··· Dataset content ···

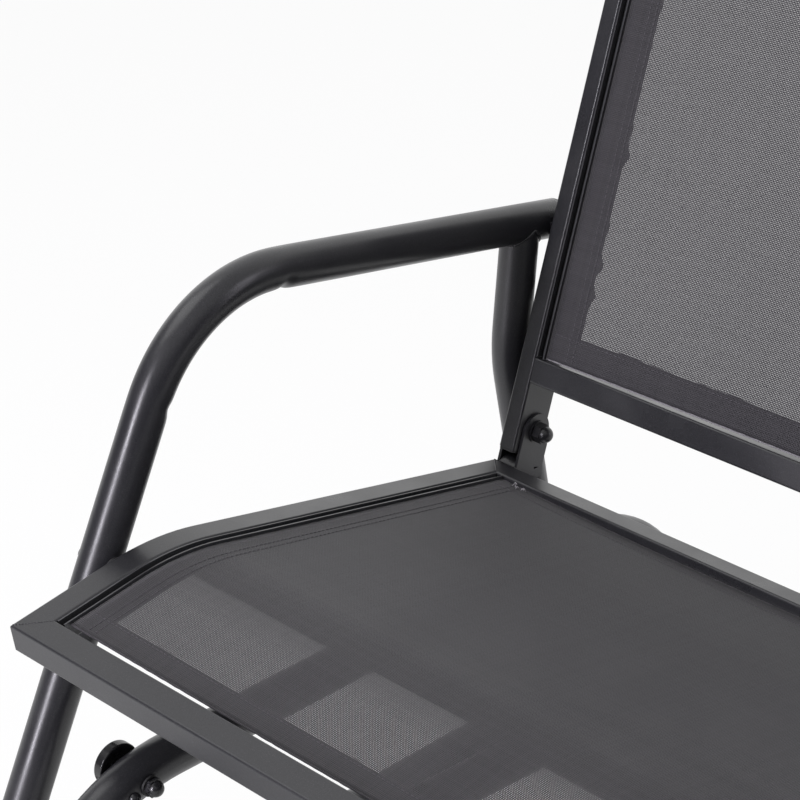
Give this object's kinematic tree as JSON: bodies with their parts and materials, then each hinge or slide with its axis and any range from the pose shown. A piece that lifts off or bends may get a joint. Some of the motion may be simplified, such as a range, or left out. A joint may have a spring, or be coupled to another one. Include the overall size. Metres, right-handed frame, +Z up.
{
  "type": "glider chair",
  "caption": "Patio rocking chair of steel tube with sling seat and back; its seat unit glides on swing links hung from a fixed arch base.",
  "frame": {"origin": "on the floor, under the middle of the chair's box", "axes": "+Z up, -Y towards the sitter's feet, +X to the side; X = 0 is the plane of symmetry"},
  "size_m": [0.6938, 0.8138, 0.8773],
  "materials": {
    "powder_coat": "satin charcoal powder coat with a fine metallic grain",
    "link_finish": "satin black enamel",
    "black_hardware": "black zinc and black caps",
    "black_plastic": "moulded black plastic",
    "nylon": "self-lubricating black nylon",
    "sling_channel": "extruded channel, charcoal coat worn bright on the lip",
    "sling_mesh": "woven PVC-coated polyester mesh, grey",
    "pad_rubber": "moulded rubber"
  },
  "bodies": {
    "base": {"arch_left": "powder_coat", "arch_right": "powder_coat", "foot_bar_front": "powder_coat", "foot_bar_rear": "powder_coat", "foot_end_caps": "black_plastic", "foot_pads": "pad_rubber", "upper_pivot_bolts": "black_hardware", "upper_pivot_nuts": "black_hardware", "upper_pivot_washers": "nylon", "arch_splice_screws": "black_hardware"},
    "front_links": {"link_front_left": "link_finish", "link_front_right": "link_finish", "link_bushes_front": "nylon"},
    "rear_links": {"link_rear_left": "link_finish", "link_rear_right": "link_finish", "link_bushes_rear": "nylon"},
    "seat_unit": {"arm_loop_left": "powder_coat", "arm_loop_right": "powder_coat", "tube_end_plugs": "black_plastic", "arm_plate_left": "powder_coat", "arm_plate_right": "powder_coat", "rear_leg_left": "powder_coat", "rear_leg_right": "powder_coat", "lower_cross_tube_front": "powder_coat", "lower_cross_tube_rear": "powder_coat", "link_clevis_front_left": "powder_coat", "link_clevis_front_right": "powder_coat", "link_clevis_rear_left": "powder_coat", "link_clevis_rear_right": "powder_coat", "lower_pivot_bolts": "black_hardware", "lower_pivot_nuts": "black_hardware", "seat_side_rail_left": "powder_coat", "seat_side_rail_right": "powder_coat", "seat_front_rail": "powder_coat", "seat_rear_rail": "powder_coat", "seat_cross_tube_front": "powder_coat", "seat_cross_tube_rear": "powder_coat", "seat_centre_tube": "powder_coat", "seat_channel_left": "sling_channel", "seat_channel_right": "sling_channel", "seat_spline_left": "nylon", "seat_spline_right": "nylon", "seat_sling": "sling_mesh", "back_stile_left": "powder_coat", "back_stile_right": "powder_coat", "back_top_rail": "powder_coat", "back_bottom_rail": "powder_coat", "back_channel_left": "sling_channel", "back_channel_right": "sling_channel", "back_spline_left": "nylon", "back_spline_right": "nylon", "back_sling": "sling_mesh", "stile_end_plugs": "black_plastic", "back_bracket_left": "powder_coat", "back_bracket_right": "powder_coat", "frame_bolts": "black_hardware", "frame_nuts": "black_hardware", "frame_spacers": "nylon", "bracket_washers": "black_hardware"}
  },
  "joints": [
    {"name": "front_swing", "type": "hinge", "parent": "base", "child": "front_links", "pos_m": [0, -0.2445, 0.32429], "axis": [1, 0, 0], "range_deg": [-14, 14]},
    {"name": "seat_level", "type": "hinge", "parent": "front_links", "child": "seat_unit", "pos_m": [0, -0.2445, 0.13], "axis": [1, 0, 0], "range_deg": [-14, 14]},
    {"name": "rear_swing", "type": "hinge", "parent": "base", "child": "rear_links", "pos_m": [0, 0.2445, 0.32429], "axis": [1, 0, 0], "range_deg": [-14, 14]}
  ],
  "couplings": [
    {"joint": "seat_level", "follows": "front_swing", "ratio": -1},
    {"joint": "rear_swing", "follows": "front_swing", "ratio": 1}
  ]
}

···

Directions:
Repeat the data verbatim.

Response to this exercise:
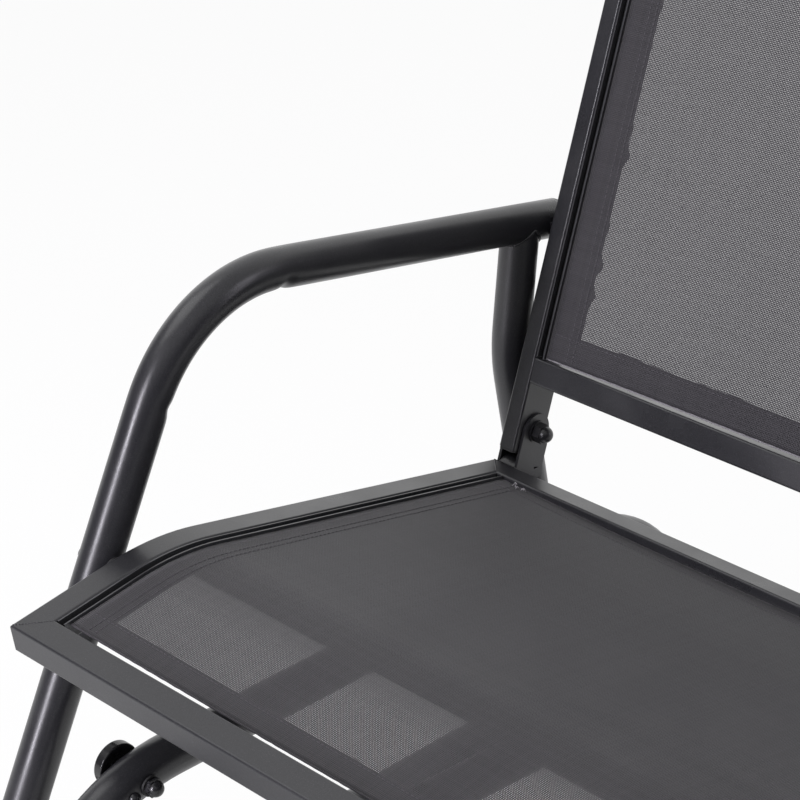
Give this object's kinematic tree as JSON: bodies with their parts and materials, then each hinge or slide with its axis and any range from the pose shown. A piece that lifts off or bends may get a joint. Some of the motion may be simplified, such as a range, or left out. A joint may have a spring, or be coupled to another one. Include the overall size. Metres, right-handed frame, +Z up.
{
  "type": "glider chair",
  "caption": "Patio rocking chair of steel tube with sling seat and back; its seat unit glides on swing links hung from a fixed arch base.",
  "frame": {"origin": "on the floor, under the middle of the chair's box", "axes": "+Z up, -Y towards the sitter's feet, +X to the side; X = 0 is the plane of symmetry"},
  "size_m": [0.6938, 0.8138, 0.8773],
  "materials": {
    "powder_coat": "satin charcoal powder coat with a fine metallic grain",
    "link_finish": "satin black enamel",
    "black_hardware": "black zinc and black caps",
    "black_plastic": "moulded black plastic",
    "nylon": "self-lubricating black nylon",
    "sling_channel": "extruded channel, charcoal coat worn bright on the lip",
    "sling_mesh": "woven PVC-coated polyester mesh, grey",
    "pad_rubber": "moulded rubber"
  },
  "bodies": {
    "base": {"arch_left": "powder_coat", "arch_right": "powder_coat", "foot_bar_front": "powder_coat", "foot_bar_rear": "powder_coat", "foot_end_caps": "black_plastic", "foot_pads": "pad_rubber", "upper_pivot_bolts": "black_hardware", "upper_pivot_nuts": "black_hardware", "upper_pivot_washers": "nylon", "arch_splice_screws": "black_hardware"},
    "front_links": {"link_front_left": "link_finish", "link_front_right": "link_finish", "link_bushes_front": "nylon"},
    "rear_links": {"link_rear_left": "link_finish", "link_rear_right": "link_finish", "link_bushes_rear": "nylon"},
    "seat_unit": {"arm_loop_left": "powder_coat", "arm_loop_right": "powder_coat", "tube_end_plugs": "black_plastic", "arm_plate_left": "powder_coat", "arm_plate_right": "powder_coat", "rear_leg_left": "powder_coat", "rear_leg_right": "powder_coat", "lower_cross_tube_front": "powder_coat", "lower_cross_tube_rear": "powder_coat", "link_clevis_front_left": "powder_coat", "link_clevis_front_right": "powder_coat", "link_clevis_rear_left": "powder_coat", "link_clevis_rear_right": "powder_coat", "lower_pivot_bolts": "black_hardware", "lower_pivot_nuts": "black_hardware", "seat_side_rail_left": "powder_coat", "seat_side_rail_right": "powder_coat", "seat_front_rail": "powder_coat", "seat_rear_rail": "powder_coat", "seat_cross_tube_front": "powder_coat", "seat_cross_tube_rear": "powder_coat", "seat_centre_tube": "powder_coat", "seat_channel_left": "sling_channel", "seat_channel_right": "sling_channel", "seat_spline_left": "nylon", "seat_spline_right": "nylon", "seat_sling": "sling_mesh", "back_stile_left": "powder_coat", "back_stile_right": "powder_coat", "back_top_rail": "powder_coat", "back_bottom_rail": "powder_coat", "back_channel_left": "sling_channel", "back_channel_right": "sling_channel", "back_spline_left": "nylon", "back_spline_right": "nylon", "back_sling": "sling_mesh", "stile_end_plugs": "black_plastic", "back_bracket_left": "powder_coat", "back_bracket_right": "powder_coat", "frame_bolts": "black_hardware", "frame_nuts": "black_hardware", "frame_spacers": "nylon", "bracket_washers": "black_hardware"}
  },
  "joints": [
    {"name": "front_swing", "type": "hinge", "parent": "base", "child": "front_links", "pos_m": [0, -0.2445, 0.32429], "axis": [1, 0, 0], "range_deg": [-14, 14]},
    {"name": "seat_level", "type": "hinge", "parent": "front_links", "child": "seat_unit", "pos_m": [0, -0.2445, 0.13], "axis": [1, 0, 0], "range_deg": [-14, 14]},
    {"name": "rear_swing", "type": "hinge", "parent": "base", "child": "rear_links", "pos_m": [0, 0.2445, 0.32429], "axis": [1, 0, 0], "range_deg": [-14, 14]}
  ],
  "couplings": [
    {"joint": "seat_level", "follows": "front_swing", "ratio": -1},
    {"joint": "rear_swing", "follows": "front_swing", "ratio": 1}
  ]
}